Other projects that currently use a candidates directory for releases should also consider making this change.
Third, we should agree to revisit nightly storage on a yearly basis. Specifically, we should commit to taking the oldest year’s worth of nightly builds offline in January of each year, e.g. if we’re comfortable with a 3-year online repository of nightly builds, in January 2011 we would take the nightly builds for 2007 offline. As you can see from the YTD numbers for 2010, this is unlikely to actually keep up with increasing storage needs, but it is better than nothing.
Here’s a brief summary of my proposals for reclaiming space on stage to make it easier for people to respond *AFTER* reading the above:
1) Move Firefox releases that are no longer supported (< 3.0, including firebird) to separate storage.
2) Remove Firefox nightlies prior to 2007, freeing 260G. These can be deleted if they're not going to be used, or archived if we think they might.
3) Remove nightlies for products other than Firefox prior to 2007, freeing 174G. Again, "remove" can mean either deletion or archiving.
4) Automate the deletion of nightly MAR files older than one month.

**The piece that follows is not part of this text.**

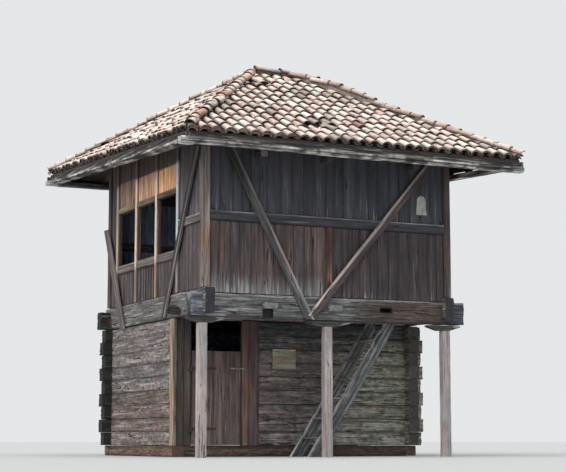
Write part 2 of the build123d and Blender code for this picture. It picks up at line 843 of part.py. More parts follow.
with BuildPart() as eaves_beams_long:
    long_x = (-eaves_beam_end, eaves_beam_end)
    timber("X", long_x, (beam_outer_y[0], beam_inside_y[0]), tall)
    timber("X", long_x, (beam_inside_y[1], beam_outer_y[1]), tall)
    fit_under_rafters(tile_top_front - eaves_beam_drop)
finish(eaves_beams_long, "eaves_beams_long")

with BuildPart() as eaves_beams_side:
    timber("Y", (beam_outer_x[0], beam_inside_x[0]), beam_inside_y, tall)
    timber("Y", (beam_inside_x[1], beam_outer_x[1]), beam_inside_y, tall)
    fit_under_rafters(tile_top_front - eaves_side_drop)
finish(eaves_beams_side, "eaves_beams_side")


def hip_strip(side, end, width):
    """The plan of a hip: a strip from an end of the ridge to a corner of the eaves."""
    start = Vector(side * ridge_half_length, 0)
    corner = Vector(side * eave_half_width, end)
    along = (corner - start).normalized()
    across = Vector(-along.Y, along.X) * (width / 2)
    tail = corner + along * width
    edges = (start + across, start - across, tail - across, tail + across)
    return [(edge.X, edge.Y) for edge in edges]


def part_at_hips(width):
    """Parts what is on the four slopes along the hips and the ridge, by a given width."""
    for side, end in corners:
        plan_outline(hip_strip(side, end, width), tall, mode=Mode.SUBTRACT)
    cut(ridge_x, span(0, width), tall)


def part_at_ridge_ends():
    """Parts the hips from each other and from the ridge."""
    past_ridge = ridge_half_length + piece_joint
    for side in (-1, 1):
        cut(sorted((side * ridge_half_length, side * past_ridge)), eave_ends, tall)
        cut(sorted((side * past_ridge, side * eave_half_width)), span(0, piece_joint), tall)


eave_ends = (eave_front, eave_back)
corners = [(side, end) for side in (-1, 1) for end in eave_ends]
deck_inset = tile_overhang + edge_board_thickness
rafter_layer = roof_layer(deck_inset, rafter_top, rafter_bottom)
ridge_x = (-ridge_half_length, ridge_half_length)

with BuildPart() as hip_rafters:
    for side, end in corners:
        plan_outline(hip_strip(side, end, hip_width), tall)
    cut(ridge_x, eave_ends, tall)
    timber("X", ridge_x, span(0, hip_width), tall)
    part_at_ridge_ends()
    add(rafter_layer, mode=Mode.INTERSECT)
finish(hip_rafters, "hip_rafters")


def rafter_rows(half_length):
    """The middles of the rafters along one slope."""
    count = int(half_length / rafter_pitch)
    return [rafter_pitch * row for row in range(-count, count + 1)]


def end_plan(side):
    """The plan of the left or the right slope."""
    return [
        (side * ridge_half_length, 0),
        (side * eave_half_width, eave_front),
        (side * eave_half_width, eave_back),
    ]


with BuildPart() as long_rafters:
    for rafter_x in rafter_rows(eave_half_width - rafter_width):
        timber("Y", span(rafter_x, rafter_width), eave_ends, tall)
    for side in (-1, 1):
        plan_outline(end_plan(side), tall, mode=Mode.SUBTRACT)
with BuildPart() as end_rafters:
    for rafter_y in rafter_rows(-eave_front - rafter_width):
        plank_x = (-eave_half_width, eave_half_width)
        timber("X", plank_x, span(rafter_y, rafter_width), tall)
    front_plan = [
        (-eave_half_width, eave_front),
        (eave_half_width, eave_front),
        (ridge_half_length, 0),
        (eave_half_width, eave_back),
        (-eave_half_width, eave_back),
        (-ridge_half_length, 0),
    ]
    plan_outline(front_plan, tall, mode=Mode.SUBTRACT)
with BuildPart() as rafters:
    add(long_rafters.part)
    add(end_rafters.part)
    add(rafter_layer, mode=Mode.INTERSECT)
    part_at_hips(hip_width)
finish(rafters, "rafters")

# Deck boards on the rafters, and boards around the eaves
with BuildPart() as roof_deck:
    add(roof_layer(deck_inset, tile_depth, rafter_top))
    part_at_hips(piece_joint)
finish(roof_deck, "roof_deck")

with BuildPart() as edge_boards:
    add(under_roof(tile_overhang, tile_depth))
    cut(*eave_bounds(deck_inset), tall)
    split(bisect_by=tilted(tile_top_front - tile_depth - edge_board_height), keep=Keep.TOP)
    add(eaves_beams_long.part, mode=Mode.SUBTRACT)
    part_at_hips(piece_joint)
finish(edge_boards, "edge_boards")



def tile_ribs(corners):
    """Round ribs up one slope, one for each column of tiles, joined by a thin strip under them."""
    first, second, third = (Vector(*corner) for corner in corners[:3])
    across = (second - first).normalized()
    normal = across.cross(third - first).normalized()
    up_slope = normal.cross(across)
    middle = (first + second) / 2
    columns = int((second - first).length / tile_pitch / 2)
    low = tile_relief * normal.Z
    deep = low + rib_root
    half = tile_rib_width / 2
    with BuildPart() as ribs:
        comb_plane = Plane(origin=middle - up_slope * tile_pitch, x_dir=across, z_dir=up_slope)
        with BuildSketch(comb_plane) as comb:
            with BuildLine():
                places = [tile_pitch * column for column in range(-columns, columns + 1)]
                for place in places:
                    ThreePointArc((place - half, low), (place, 0), (place + half, low))
                for place in places[:-1]:
                    Line((place + half, low), (place + tile_pitch - half, low))
                start, stop = places[0] - half, places[-1] + half
                Polyline((stop, low), (stop, deep), (start, deep), (start, low))
            make_face()
        extrude(comb.sketch, amount=eave_back - eave_front)
        plan_outline([corner[:2] for corner in corners], tall, mode=Mode.INTERSECT)
    return ribs.part


# Tiled covering of the four slopes, with ribs that stop at the caps
with BuildPart() as rib_layer:
    for corners_of_slope in slope_corners(0):
        add(tile_ribs(corners_of_slope))
    part_at_hips(2 * (cap_radius + piece_joint))
with BuildPart() as roof_tiles:
    add(roof_layer(0, tile_relief, tile_depth))
    part_at_hips(piece_joint)
    add(rib_layer.part)
finish(roof_tiles, "roof_tiles")

# Round caps along the ridge and the hips
with BuildPart() as roof_caps:
    with BuildSketch(Plane(origin=(-ridge_half_length, 0, ridge_height), z_dir=(1, 0, 0))) as ridge_cap:
        Circle(cap_radius)
    extrude(ridge_cap.sketch, amount=2 * ridge_half_length)
    for side, end in corners:
        start = Vector(side * ridge_half_length, 0, ridge_height)
        corner = Vector(side * eave_half_width, end, tilted_height(tile_top_front, end))
        with BuildSketch(Plane(origin=start, z_dir=corner - start)) as hip_cap:
            Circle(cap_radius)
        extrude(hip_cap.sketch, amount=(corner - start).length)
    add(under_roof(0, tile_relief), mode=Mode.SUBTRACT)
    timber("Z", *eave_bounds(0), tall, mode=Mode.INTERSECT)
    part_at_ridge_ends()
finish(roof_caps, "roof_caps")

# Small plates: one like a bell on the upper boards, a bare one on the logs
with BuildPart() as bell_plate:
    half = bell_width / 2
    bell_place = (upper_right - bell_inset, board_front, bell_bottom)
    with BuildSketch(Plane(origin=bell_place, x_dir=(1, 0, 0), z_dir=(0, -1, 0))) as bell:
        with BuildLine():
            Line((-half, 0), (half, 0))
            top = (0, bell_height)
            right_waist, left_waist = [(side * bell_waist / 2, bell_height / 2) for side in (1, -1)]
            rise = (bell_waist / 2 - half, bell_height / 2)
            Spline((half, 0), right_waist, top, tangents=[rise, (-1, 0)])
            drop = (bell_waist / 2 - half, -bell_height / 2)
            Spline(top, left_waist, (-half, 0), tangents=[(-1, 0), drop])
        make_face()
    extrude(bell.sketch, amount=bell_thickness)
finish(bell_plate, "bell_plate")

with BuildPart() as plaque:
    plaque_y = (ground_front - plaque_thickness, ground_front)
    plaque_x = span(front_log_start + plaque_offset, plaque_width)
    timber("Z", plaque_x, plaque_y, (plaque_bottom, plaque_bottom + plaque_height))
finish(plaque, "plaque")
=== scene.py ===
import math
import random

import bmesh
import bpy
import numpy as np
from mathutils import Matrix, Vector, noise


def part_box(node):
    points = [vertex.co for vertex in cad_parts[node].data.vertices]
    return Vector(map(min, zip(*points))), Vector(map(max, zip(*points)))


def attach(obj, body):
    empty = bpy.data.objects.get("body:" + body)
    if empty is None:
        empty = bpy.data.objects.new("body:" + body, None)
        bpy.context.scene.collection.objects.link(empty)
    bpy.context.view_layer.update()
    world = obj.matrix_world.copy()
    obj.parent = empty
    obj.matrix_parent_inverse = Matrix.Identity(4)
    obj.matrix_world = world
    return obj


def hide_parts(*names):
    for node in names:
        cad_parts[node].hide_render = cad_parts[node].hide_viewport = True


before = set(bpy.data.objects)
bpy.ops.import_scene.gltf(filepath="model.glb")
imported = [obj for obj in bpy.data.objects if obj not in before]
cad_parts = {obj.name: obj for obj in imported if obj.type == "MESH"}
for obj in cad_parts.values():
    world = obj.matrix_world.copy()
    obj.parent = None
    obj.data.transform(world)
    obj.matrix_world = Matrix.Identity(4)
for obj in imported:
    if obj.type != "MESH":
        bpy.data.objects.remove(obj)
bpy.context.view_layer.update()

# Metres, in the frame of the CAD part. X runs along the front, which faces -Y. Z = 0 is the ground

# Where the camera of the photograph stood
image_width = 566
focal_length_px = 1560
sensor_width_mm = 36
camera_place = (-11.342, -24.542, 0.25)
camera_yaw = math.radians(25.34)
camera_pitch = math.radians(7.493)

UP = Vector((0, 0, 1))
ALONG_X = Vector((1, 0, 0))
ALONG_Y = Vector((0, 1, 0))
AXES = (ALONG_X, ALONG_Y, UP)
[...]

Only the most recent MAR files are required. This would be done across all products.
5) Delete builds from older candidates directories after official release. This will reclaim up to 13G per build attempt per release. This will be a manual process.
6) For every new year going forward, remove the oldest remaining year of nightlies, e.g. for a 3-year history of nightly builds, remove nightly builds from 2007 in January 2011. This will be a manual process.
Feedback is appreciated, either in the newsgroups or in bug 342972.